GIVEN INFORMATION:
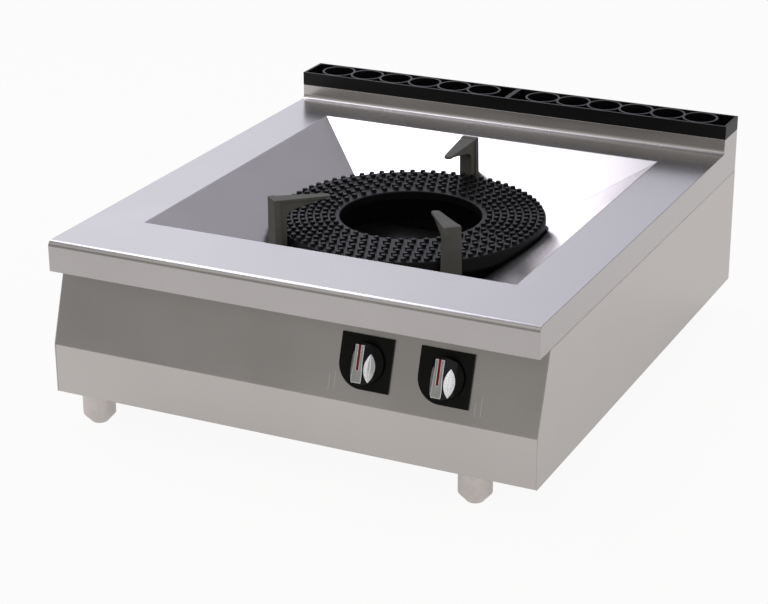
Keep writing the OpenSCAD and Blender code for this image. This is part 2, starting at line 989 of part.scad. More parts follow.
tap_out_len = 32;

// Copper pipe from a tap outlet to its injector
module supply_pipe(x, to_x, route_y) {
    out_y = front_y + knob_up * sin(lean_a) + tap_mid * cos(lean_a) + tap_out_len;
    out_z = lean_z + knob_up * cos(lean_a) - tap_mid * sin(lean_a);
    a = [x, out_y, out_z];
    b = [x, route_y, out_z];
    c = [to_x, route_y, mixer_z];
    d = [to_x, injector_y - injector_hex_l, mixer_z];
    color("peru") {
        rod(a, b, pipe_r);
        rod(b, c, pipe_r);
        rod(c, d, pipe_r);
        for (p = [b, c])
            translate(p)
                sphere(r = elbow_r, $fn = 32);
    }
}

module supply_pipe_left() {
    supply_pipe(knob_x, -mixer_x, route_left_y);
}

module supply_pipe_right() {
    supply_pipe(knob_x + knob_pitch, mixer_x, route_right_y);
}

// Bezel plate with one large rounded corner at the lower left
module bezel(x) {
    color("#0c0c0d")
        on_panel(x, knob_up)
            linear_extrude(bezel_t)
                difference() {
                    union() {
                        translate([-bezel_w / 2 + bezel_corner_r, -bezel_l / 2])
                            square([bezel_w - bezel_corner_r, bezel_l]);
                        translate([-bezel_w / 2, -bezel_l / 2 + bezel_corner_r])
                            square([bezel_w, bezel_l - bezel_corner_r]);
                        translate([-bezel_w / 2 + bezel_corner_r, -bezel_l / 2 + bezel_corner_r])
                            circle(r = bezel_corner_r, $fn = 96);
                    }
                    circle(r = bezel_hole_r, $fn = 48);
                }
}

module bezel_left() {
    bezel(knob_x);
}

module bezel_right() {
    bezel(knob_x + knob_pitch);
}

// Outline of the knob's grip, seen from the front
module grip_outline() {
    foot_w = grip_flare - 1.6;
    polygon([
        [-grip_w / 2, grip_top], [grip_w / 2, grip_top], [grip_waist / 2, 3],
        [grip_flare / 2, -17], [grip_flare / 2, 3 - grip_bottom], [foot_w / 2, -grip_bottom],
        [-foot_w / 2, -grip_bottom], [-grip_flare / 2, 3 - grip_bottom], [-grip_flare / 2, -17],
        [-grip_waist / 2, 3]]);
}

// Sloped shoulders on both sides of the grip, raised by a given amount
module shoulders(raise) {
    slope = (cheek_high - cheek_low) / (cheek_out - grip_w / 2);
    in_x = grip_waist / 2 - 1;
    in_z = cheek_low + raise + slope * (cheek_out - in_x);
    out_x = cheek_out + (cheek_low + raise - knob_under) / slope;
    translate([0, knob_r, 0])
        rotate([90, 0, 0])
            linear_extrude(2 * knob_r)
                polygon([[-out_x, knob_under], [out_x, knob_under], [in_x, in_z], [-in_x, in_z]]);
}

// Almond outline of a cheek on one side of the grip, seen from the front
module cheek_outline(side) {
    cheek_l = cheek_top + cheek_bottom;
    cheek_w = cheek_out - grip_flare / 2;
    bow_r = (cheek_l * cheek_l / 4 + cheek_w * cheek_w / 4) / cheek_w;
    translate([side * (grip_flare / 2 + cheek_w / 2), (cheek_top - cheek_bottom) / 2])
        intersection_for(bow = [-1, 1])
            translate([bow * (bow_r - cheek_w / 2), 0])
                circle(r = bow_r, $fn = 96);
}

module marker_strip() {
    translate([-marker_w / 2, grip_top - marker_len, knob_face_up - marker_t])
        cube([marker_w, marker_len, marker_t]);
    translate([-marker_w / 2, grip_top - marker_t, knob_base_top])
        cube([marker_w, marker_t, knob_face_up - knob_base_top - marker_t]);
}

// Black knob: a round base, two sloped shoulders and an upright grip
module knob(x) {
    color("#101011")
        on_panel(x, knob_up)
            difference() {
                union() {
                    translate([0, 0, knob_under])
                        cylinder(r = knob_r, h = knob_base_top - knob_under, $fn = 96);
                    intersection() {
                        shoulders(0);
                        cylinder(r = knob_r, h = knob_face_up - face_t, $fn = 96);
                    }
                    translate([0, 0, knob_under])
                        linear_extrude(knob_face_up - face_t - knob_under)
                            grip_outline();
                }
                translate([0, 0, knob_under - 1])
                    cylinder(r = spindle_r, h = spindle_knob - knob_under + 1, $fn = 32);
                marker_strip();
            }
}

module knob_left() {
    knob(knob_x);
}

module knob_right() {
    knob(knob_x + knob_pitch);
}

// Bright plate on the front of the grip
module knob_face(x) {
    color("silver")
        on_panel(x, knob_up)
            difference() {
                translate([0, 0, knob_face_up - face_t])
                    linear_extrude(face_t)
                        grip_outline();
                marker_strip();
            }
}

module knob_face_left() {
    knob_face(knob_x);
}

module knob_face_right() {
    knob_face(knob_x + knob_pitch);
}

// Bright almond plates on the shoulders
module knob_cheeks(x) {
    color("silver")
        on_panel(x, knob_up)
            difference() {
                intersection() {
                    shoulders(cheek_t);
                    for (side = [-1, 1])
                        linear_extrude(knob_face_up)
                            cheek_outline(side);
                }
                shoulders(0);
                linear_extrude(knob_face_up)
                    grip_outline();
            }
}

module knob_cheeks_left() {
    knob_cheeks(knob_x);
}

module knob_cheeks_right() {
    knob_cheeks(knob_x + knob_pitch);
}

// Red line let into the grip's face and over its upper end
module knob_marker(x) {
    color("firebrick")
        on_panel(x, knob_up)
            marker_strip();
}

module knob_marker_left() {
    knob_marker(knob_x);
}

module knob_marker_right() {
    knob_marker(knob_x + knob_pitch);
}

// Centres of the feet: side -1 is left or front, side 1 is right or back
function foot_x(side) = side < 0 ? -half_w + foot_left_inset : half_w - foot_right_inset;
function foot_y(side) = side < 0 ? front_y + foot_inset_y : back_y - foot_inset_y;

module at_foot(side_x, side_y) {
    translate([foot_x(side_x), foot_y(side_y), 0])
        children();
}

module at_feet() {
    for (side_x = [-1, 1])
        for (side_y = [-1, 1])
            at_foot(side_x, side_y)
                children();
}

// Foot with a chamfered underside, and a blind hole for its stud
module foot() {
    color("gainsboro")
        difference() {
            rotate_extrude($fn = 64)
                polygon([
                    [0, 0], [foot_r - foot_chamfer, 0], [foot_r, foot_neck_h],
                    [foot_r, under_z - body_gap], [0, under_z - body_gap]]);
            translate([0, 0, foot_hole_z])
                cylinder(r = stud_rod_r, h = foot_h, $fn = 32);
        }
}

// Stud that carries the foot and screws into its socket
module foot_stud() {
    color("silver")
        translate([0, 0, foot_hole_z])
            cylinder(r = stud_rod_r, h = under_z + stud_rod_up - foot_hole_z, $fn = 32);
}

module foot_sockets() {
    color("silver")
        at_feet()
            translate([0, 0, base_top_z])
                difference() {
                    cylinder(r = socket_r, h = socket_h, $fn = 6);
                    translate([0, 0, -1])
                        cylinder(r = stud_rod_r + run_fit, h = socket_h + 2, $fn = 32);
                }
}

module foot_front_left() {
    at_foot(-1, -1)
        foot();
}

module foot_front_right() {
    at_foot(1, -1)
        foot();
}

module foot_back_left() {
    at_foot(-1, 1)
        foot();
}

module foot_back_right() {
    at_foot(1, 1)
        foot();
}

module foot_stud_front_left() {
    at_foot(-1, -1)
        foot_stud();
}

module foot_stud_front_right() {
    at_foot(1, -1)
        foot_stud();
}

module foot_stud_back_left() {
    at_foot(-1, 1)
        foot_stud();
}

module foot_stud_back_right() {
    at_foot(1, 1)
        foot_stud();
}

worktop();
burner_well();
side_panel_left();
side_panel_right();
control_panel();
lower_front_panel();
back_panel();
base_pan();
base_screws();
flue_box();
flue_grille_left();
flue_grille_right();
burner_crossbars();
burner_body();
burner_head();
mixer_tube_inner();
mixer_tube_outer();
air_shutter_inner();
air_shutter_outer();
injector_inner();
injector_outer();
injector_bracket();
pilot_bracket();
pilot_burner();
pilot_pipe();
thermocouples();
drip_tray();
pan_support_back();
pan_support_left();
pan_support_right();
gas_manifold();
gas_inlet_pipe();
gas_tap_left();
gas_tap_right();
tap_plug_left();
tap_plug_right();
tap_spindle_left();
tap_spindle_right();
supply_pipe_left();
supply_pipe_right();
bezel_left();
bezel_right();
knob_left();
knob_right();
knob_face_left();
knob_face_right();
knob_cheeks_left();
knob_cheeks_right();
knob_marker_left();
knob_marker_right();
foot_front_left();
foot_front_right();
foot_back_left();
foot_back_right();
foot_stud_front_left();
foot_stud_front_right();
foot_stud_back_left();
foot_stud_back_right();
foot_sockets();
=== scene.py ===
"""Looks of the countertop paella burner, built around its solid model, in metres."""

import json
import math

import bmesh
import bpy
from mathutils import Matrix, Vector


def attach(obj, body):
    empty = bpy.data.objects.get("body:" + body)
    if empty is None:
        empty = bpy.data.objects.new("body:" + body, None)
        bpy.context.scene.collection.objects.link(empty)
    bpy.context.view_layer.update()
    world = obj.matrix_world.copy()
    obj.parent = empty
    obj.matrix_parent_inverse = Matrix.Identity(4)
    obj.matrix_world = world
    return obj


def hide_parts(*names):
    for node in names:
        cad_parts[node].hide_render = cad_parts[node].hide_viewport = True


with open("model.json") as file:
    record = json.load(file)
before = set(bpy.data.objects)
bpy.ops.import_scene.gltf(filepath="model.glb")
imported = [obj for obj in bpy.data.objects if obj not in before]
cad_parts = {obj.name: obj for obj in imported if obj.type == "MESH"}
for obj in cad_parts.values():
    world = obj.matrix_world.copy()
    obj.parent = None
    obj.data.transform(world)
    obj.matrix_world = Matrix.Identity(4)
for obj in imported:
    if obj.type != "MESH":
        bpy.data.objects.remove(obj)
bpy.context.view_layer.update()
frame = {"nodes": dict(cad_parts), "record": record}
scene = bpy.context.scene

MM = 0.001
nodes = frame["nodes"]
body_of = {n: b for b, ns in frame["record"]["behaviour"]["bodies"].items() for n in ns}
slot_of = {s["node"]: s["material_slot"] for s in frame["record"]["subparts"]}


# Colour and shader helpers

# Noise lies mostly between these two values
NOISE_LOW = 0.3
NOISE_HIGH = 0.7


def linear(hex_value):
    """Linear colour of an sRGB hex value."""
    channels = [int(hex_value[i:i + 2], 16) / 255 for i in (1, 3, 5)]
    return [c / 12.92 if c <= 0.04045 else ((c + 0.055) / 1.055) ** 2.4 for c in channels] + [1.0]


def add(tree, kind, links=None, **settings):
    """Adds a shader node. Settings set its properties or input values; links feed its inputs."""
    node = tree.nodes.new(kind)
    for key, value in settings.items():
        if hasattr(node, key) and not key.startswith("in_"):
            setattr(node, key, value)
        else:
            name = key[3:].replace("_", " ") if key.startswith("in_") else key
            node.inputs[int(name) if name.isdigit() else name].default_value = value
    for target, source in (links or {}).items():
        tree.links.new(source, node.inputs[target])
    return node


def new_material(name):
    """An empty material with its output node."""
    material = bpy.data.materials.new(name)
    material.use_nodes = True
    material.node_tree.nodes.clear()
    output = add(material.node_tree, "ShaderNodeOutputMaterial")
    return material, material.node_tree, output


def pattern(tree, size_mm, detail, rough, stretch=(1, 1, 1)):
    """Noise fixed to the object, with features of about size_mm, stretched along the axes of a grain."""
    coordinates = add(tree, "ShaderNodeTexCoord")
    mapping = add(tree, "ShaderNodeMapping", {"Vector": coordinates.outputs["Object"]}, in_Scale=stretch)
    made = add(tree, "ShaderNodeTexNoise", {"Vector": mapping.outputs["Vector"]},
               in_Scale=1 / (size_mm * MM), in_Detail=detail, in_Roughness=rough)
    return made.outputs["Fac"]


def varied(tree, value, low, high):
    """Goes from low to high as a pattern does."""
    made = add(tree, "ShaderNodeMapRange", {"Value": value},
               in_1=NOISE_LOW, in_2=NOISE_HIGH, in_3=low, in_4=high)
    return made.outputs["Result"]


def shades(tree, value, dark, light):
    """A colour that goes from one hex value to another as a pattern does."""
    made = add(tree, "ShaderNodeMix", {"Factor": varied(tree, value, 0.0, 1.0)}, data_type="RGBA")
    made.inputs["A"].default_value = linear(dark)
    made.inputs["B"].default_value = linear(light)
    return made.outputs["Result"]


def relief(tree, height, depth_mm, edge_mm):
    """Normals of a fine relief, with edges rounded by edge_mm."""
    edge = add(tree, "ShaderNodeBevel", samples=4, in_Radius=edge_mm * MM)
    made = add(tree, "ShaderNodeBump", {"Height": height, "Normal": edge.outputs["Normal"]},
               in_Distance=depth_mm * MM, in_Strength=1.0)
    return made.outputs["Normal"]


# Kinds of surface, with their wear: how far the roughness varies each way

# Sheet: the real scratches are about 0.1 mm apart; they are drawn 0.8 mm apart so that they show.
SCRATCH_MM = 0.8
SCRATCH_STRETCH = 0.008
MOTTLE_MM = 2.2
GRINDING_CLOUD_MM = 160
SCRATCH_DEPTH_MM = 0.004
SHEET_EDGE_MM = 1.0
SHEET_WEAR = 0.03

# Castings: stains from heat, and edges as the sand leaves them
STAIN_MM = 30
CAST_EDGE_MM = 0.8
CAST_WEAR = 0.06

# Polished metal: clouds from handling, and slightly broken edges
HANDLING_CLOUD_MM = 12
HANDLING_DEPTH_MM = 0.01
POLISHED_EDGE_MM = 0.3
POLISHED_WEAR = 0.04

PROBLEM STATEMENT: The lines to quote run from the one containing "gas_manifold();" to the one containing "cad_parts[node].hide_render = cad_parts[node].hide_viewport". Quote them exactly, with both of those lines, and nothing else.

WRITTEN RESPONSE:
gas_manifold();
gas_inlet_pipe();
gas_tap_left();
gas_tap_right();
tap_plug_left();
tap_plug_right();
tap_spindle_left();
tap_spindle_right();
supply_pipe_left();
supply_pipe_right();
bezel_left();
bezel_right();
knob_left();
knob_right();
knob_face_left();
knob_face_right();
knob_cheeks_left();
knob_cheeks_right();
knob_marker_left();
knob_marker_right();
foot_front_left();
foot_front_right();
foot_back_left();
foot_back_right();
foot_stud_front_left();
foot_stud_front_right();
foot_stud_back_left();
foot_stud_back_right();
foot_sockets();
=== scene.py ===
"""Looks of the countertop paella burner, built around its solid model, in metres."""

import json
import math

import bmesh
import bpy
from mathutils import Matrix, Vector


def attach(obj, body):
    empty = bpy.data.objects.get("body:" + body)
    if empty is None:
        empty = bpy.data.objects.new("body:" + body, None)
        bpy.context.scene.collection.objects.link(empty)
    bpy.context.view_layer.update()
    world = obj.matrix_world.copy()
    obj.parent = empty
    obj.matrix_parent_inverse = Matrix.Identity(4)
    obj.matrix_world = world
    return obj


def hide_parts(*names):
    for node in names:
        cad_parts[node].hide_render = cad_parts[node].hide_viewport = True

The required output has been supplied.